1. The Wire, Season 4
In The Wire, the penultimate episode was always the barnburner, the one where people died and plots came to a head, so it shouldn’t be a surprise that the penultimate season feels like the real climax of the show. A lot of people criticize season 5, but I think that’s unfair, and based largely on what season 4 does for the show as a whole. Season 5 is denouement. Season 4 is the climax. (You could argue, I suppose, that in Shakespearean fashion, it’s season 3 that’s the climax, but that’s an argument for another day). Yet, amazingly, with the focus on the students of Edward Tilghman Middle School,season 4 stands almost entirely on its own.

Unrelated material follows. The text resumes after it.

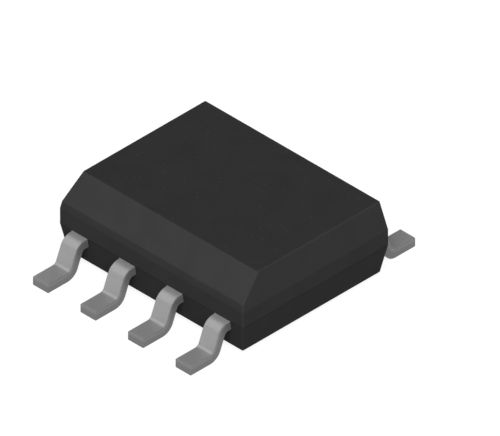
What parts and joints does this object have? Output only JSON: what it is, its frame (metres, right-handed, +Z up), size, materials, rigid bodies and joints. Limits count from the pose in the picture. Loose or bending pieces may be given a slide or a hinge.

Everything that makes The Wire great is even greater here. The show was always about the inexorable destructiveness of our institutions, but it took most of the show to get to the point when we could see how every piece of that system grinds people between them. The students of Tilghman Middle School – Namond, Michael, Randy and Dukie – are the purest victims of that system that the show could give us. The brilliance of the season is the way every other piece of the show crushes down on those four kids, and how in the end the only an individual act of altruism saves one of them. The rest, well, even that’s not enough.
The greatest season of possibly the greatest show television has produced.